Jack Dealy, in a feature for Flying magazine, wrote, “The crowd roared approval—and Frakes was on his way to a world’s record for walking away from crackups.” The title of the feature in Flying should give you an idea of how many times he cracked up. It was titled, “He Walked Away from 99 Crashes.” (Bowser crashed into homes, barns, cars, and, once, a body of water during his career spanning ninety-nine crashes.)
All along this journey of cracking up planes, Bowser had to stay one step ahead of the law. The Civil Aeronautics Authority (CAA) did not much care for Bowser’s occupation. As soon as it was announced Capt. F. F. Frakes was going to perform a crackup in a town, CAA agents would alert authorities with orders to nab Bowser. Toward the end of his career as a crackup pilot, Bowser was known to feign injuries and go straight from the crash to the ambulance. Once away from the prying eyes of the spectators (and the police), he would have the medics drive the ambulance to either his hotel or the local train station.
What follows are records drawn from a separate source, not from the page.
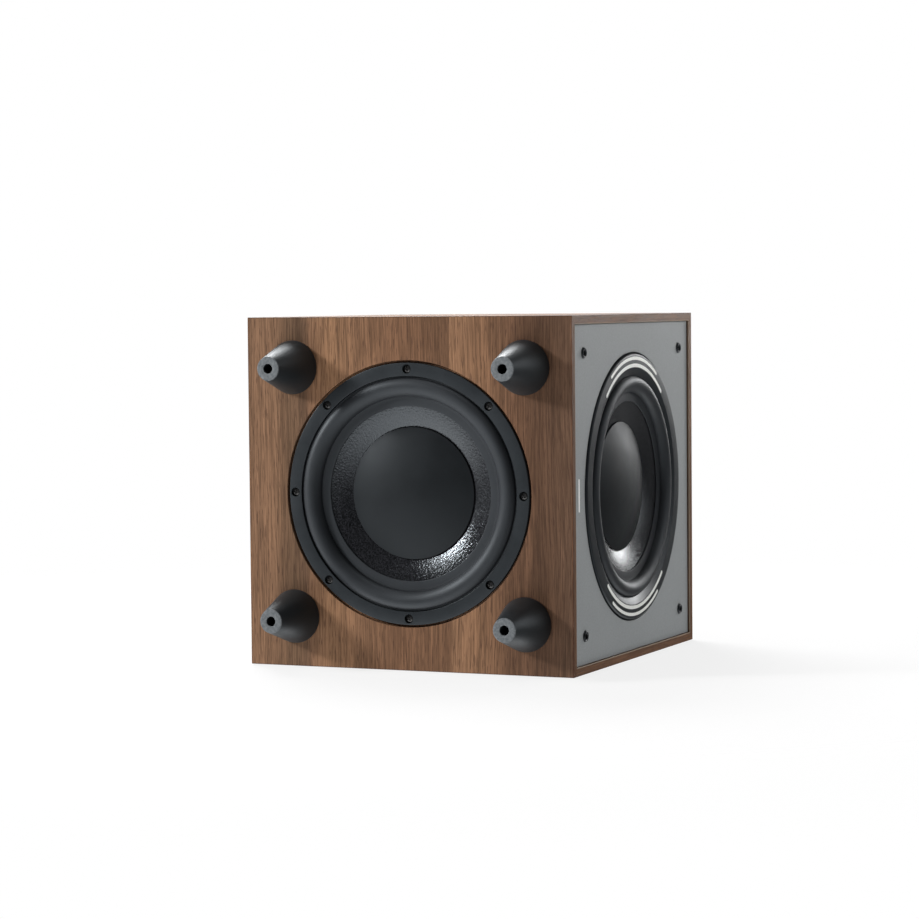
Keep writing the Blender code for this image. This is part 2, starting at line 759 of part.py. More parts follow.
def build_inlet(finish):
    """The three-pin mains inlet: a bezel, a body with its socket, and the pins in it."""
    flange = (0.0165, 0.0125)
    body = (0.0135, 0.0100)
    socket = (0.0120, 0.0083)
    floor = PLATE_FACE - 0.0145
    back = PLATE_FACE - 0.0185

    def slab(half, low_y, high_y):
        return block(
            (INLET_X - half[0], low_y, MAINS_Z - half[1]),
            (INLET_X + half[0], high_y, MAINS_Z + half[1]),
        )

    inlet = add("mains_inlet", slab(flange, PLATE_FACE + GAP, PLATE_FACE + BEZEL), finish)
    boolean(inlet, "inlet_body", slab(body, back, PLATE_FACE + BEZEL - JOIN), "UNION")
    boolean(inlet, "inlet_socket", slab(socket, floor, PLATE_FACE + BEZEL + CLEAR), "DIFFERENCE")
    pin_length = 0.0095
    pin_half = (0.0010, 0.0020)
    pins = []
    for x, z in ((-0.0070, -0.0020), (0.0, 0.0020), (0.0070, -0.0020)):
        low = (INLET_X + x - pin_half[0], floor - JOIN, MAINS_Z + z - pin_half[1])
        high = (INLET_X + x + pin_half[0], floor + pin_length, MAINS_Z + z + pin_half[1])
        pins.append((block(low, high), Matrix.Identity(4)))
    boolean(inlet, "inlet_pins", joined(pins), "UNION")


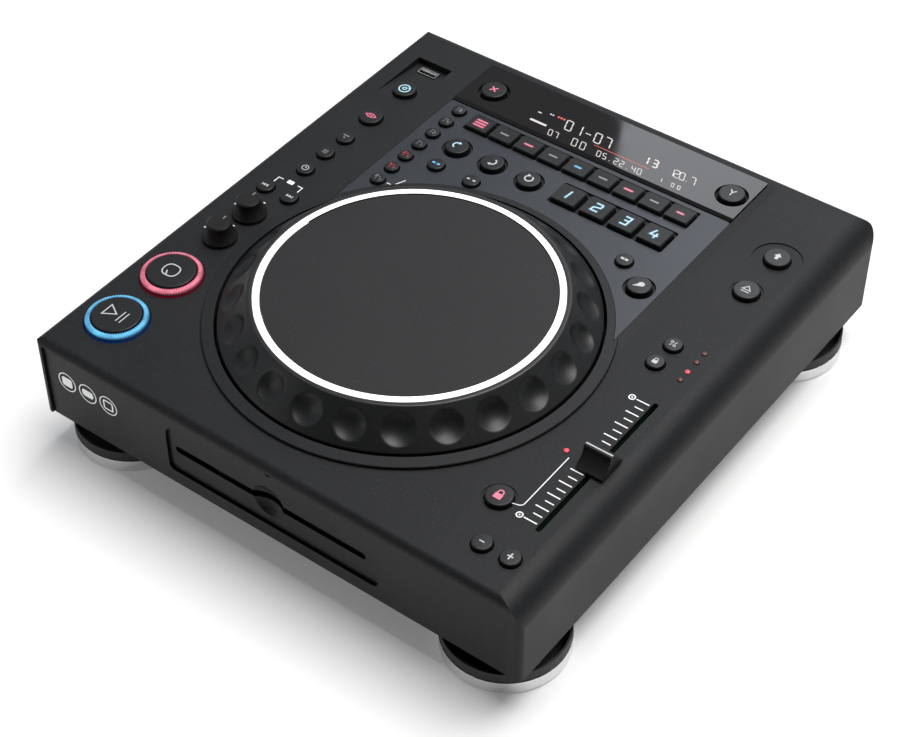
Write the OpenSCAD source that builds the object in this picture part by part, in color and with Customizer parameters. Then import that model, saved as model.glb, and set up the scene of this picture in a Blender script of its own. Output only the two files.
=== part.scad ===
// Tabletop disc player with a large jog wheel, a control console, a pitch fader and a slot-in drive.
// Sizes are in millimetres. +X is the player's right, +Y its back, +Z up; it stands on z = 0.

/* [Shell] */
// Width of the shell
body_w = 327; // [324:1:345]
// Depth of the shell
body_d = 356; // [354:1:376]
// Height of the shell's front wall
front_h = 56; // [54:0.5:62]
// Height of the shell's back wall
back_h = 60.6; // [58:0.1:66]
// Wall thickness of the moulded shell
shell_t = 3; // [2.6:0.1:3.2]
// Rounding of the left top edge
left_r = 6; // [4:0.5:8]
// Rounding of the right top edge
right_r = 16; // [12:1:18]
// Rounding of the back top edge
back_r = 5.5; // [3.5:0.5:8]
// Rounding of the front top edge
front_r = 4.4; // [4:0.1:4.6]
// Rounding of the back upright edges
rear_corner_r = 6.5; // [4:0.5:9]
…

In September 1938, Bowser knew the law was close, so he again played hurt. The medics threw Frakes in the back of the ambulance and, before the car took off, two men climbed into the back with the “patient.” Bowser looked at the men, but assumed they were doctors when one of them said they were going to the hospital.
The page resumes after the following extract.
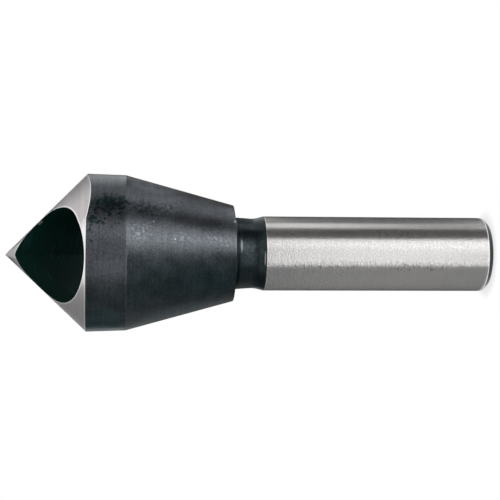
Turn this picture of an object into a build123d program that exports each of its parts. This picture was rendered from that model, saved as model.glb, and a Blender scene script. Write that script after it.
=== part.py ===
from build123d import *

import os
from math import cos, radians, sin, tan

# A countersink bit with a slanted cross hole, turned and ground from one bar of tool steel.
# It stands on the flat end of its shank: the origin is the centre of that end, +Z runs up the
# tool's axis to the tip, and the mouth of the cross hole faces -Y.

# Lengths along the axis. The tip is at overall_length, and the shank takes what the head leaves.
overall_length = 65.0
land_length = 5.05
head_taper_length = 14.34
neck_length = 2.84
runout_length = 1.28

# Diameters, and the radial steps between the turned stretches.
head_diameter = 21.0
land_back_relief = 0.15
back_shoulder_width = 1.6
neck_front_relief = 0.15
neck_waist_relief = 0.35
shank_diameter = 10.0
shank_chamfer = 0.7

# The ground point. Its cone stands a little off the axis, towards the cutting edge on the -X
# side, and leans, so that the lip is proud and the rest of the cone clears the work.
point_half_angle = 44.35
point_offset = 0.33
point_lean = 0.65

# The relief ground on the heel, which is the +X side of the mouth. It is a second cone, whose
# axis stands off beyond the tool's, so it is flatter, and runs further down the land than the
# point's cone does. Its turn is counted from the mouth's own side round to +X, and its margin
# is what it leaves of the tip.
heel_turn = 50.5
heel_half_angle = 42.7
heel_offset = 11.0
heel_tip_margin = 0.02

# The cross hole runs down from its mouth on the cone to the back of the head. It is as wide as
# the thin lip above the land and the solid point at the tip leave room for. On the side of the
# tip two flats take the round wall out to a shallow corner, and the corner's reach is how far
# round they start.
hole_tilt = 50.0
hole_offset = 0.32
mouth_to_land = 0.16
mouth_from_tip = 1.68
corner_reach = 21.0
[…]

According to The Lincoln Star, “No!” replied the flier, “I’m all right, hurry up and get me to my hotel so I can get out of town.”
“Well,” retorted one of the men, “If you’re all right then we’re going to the jail, not the hotel.”
That’s when Bowser realized the two men were the town sheriff and one of his deputies.
The Wild West-era of air shows was coming to a close, but a new world war loomed on the horizon. Bowser decided to offer his services to the British by writing a letter to their embassy in Washington, DC. According to Bowser, “I told them if British intelligence would map out Adolf Hitler’s residence for me I’d be glad to rid the world of his presence. I said I thought could fly a plane carrying high explosives right down his chimney.”
The Brits thanked him for the offer, but declined. That did not stop Bowser from enlisting in the Royal Air Force where he served honorably from 1941 until 1942 as a flight instructor. In ’42, he transferred to the United States Air Force where he finished the war.
Having served through another world war, Bowser, now in his fifties, had to find a new show. Cracking up planes was out—he needed something a little easier to do in his golden years. So, Bowser developed the “Casket of Death” routine, where he lined a coffin with dynamite, sealed himself inside, and had someone light the fuse. Then, BOOM!
Later, at close to sixty years of age, he started performing a rocket routine. Bowser would saddle onto a rocket and have it launched only to explode in midair.
Bowser is still considered an aviation legend. His story has been told in countless newspaper articles and magazines, including Flying and, most recently, Air & Space by the Smithsonian. He flew as a stuntman in thirty-four movies, including Hell’s Angels and Devil Dogs, and was also featured in numerous newsreels during the 1930s. In 1938, at what was probably the height of his career as a “crackup pilot,” Bowser was sponsored by Camel cigarettes and he was featured in several of their print ads.
In Columbia, Tennessee, many look back fondly on their experiences with Bowser Frakes. Those of us too young to have known him, only wish we could have met the legend. Today, after a daring life of stunts and near-misses, Frank Foster Frakes is resting peacefully in Rose Hill Cemetery, a far cry from the airfields he knew so long ago.
Dealy, Jack. “He Walked Away From 99 Crashes.” Flying, July 1951, p. 26.
Rayburn, Taylor. “Death Diver!” The Tennessean (Nashville, TN), 05 Jun. 1955, p. 110.
Staff. “Pictures of Captain Frakes Crashing Plan Thru House.” The Lincoln Star, 11 Sept. 1938, p. 3.
Start, Clarissa. “An All-Around Daredevil.” St. Louis Post-Dispatch, 23 Aug. 1954, p. 27.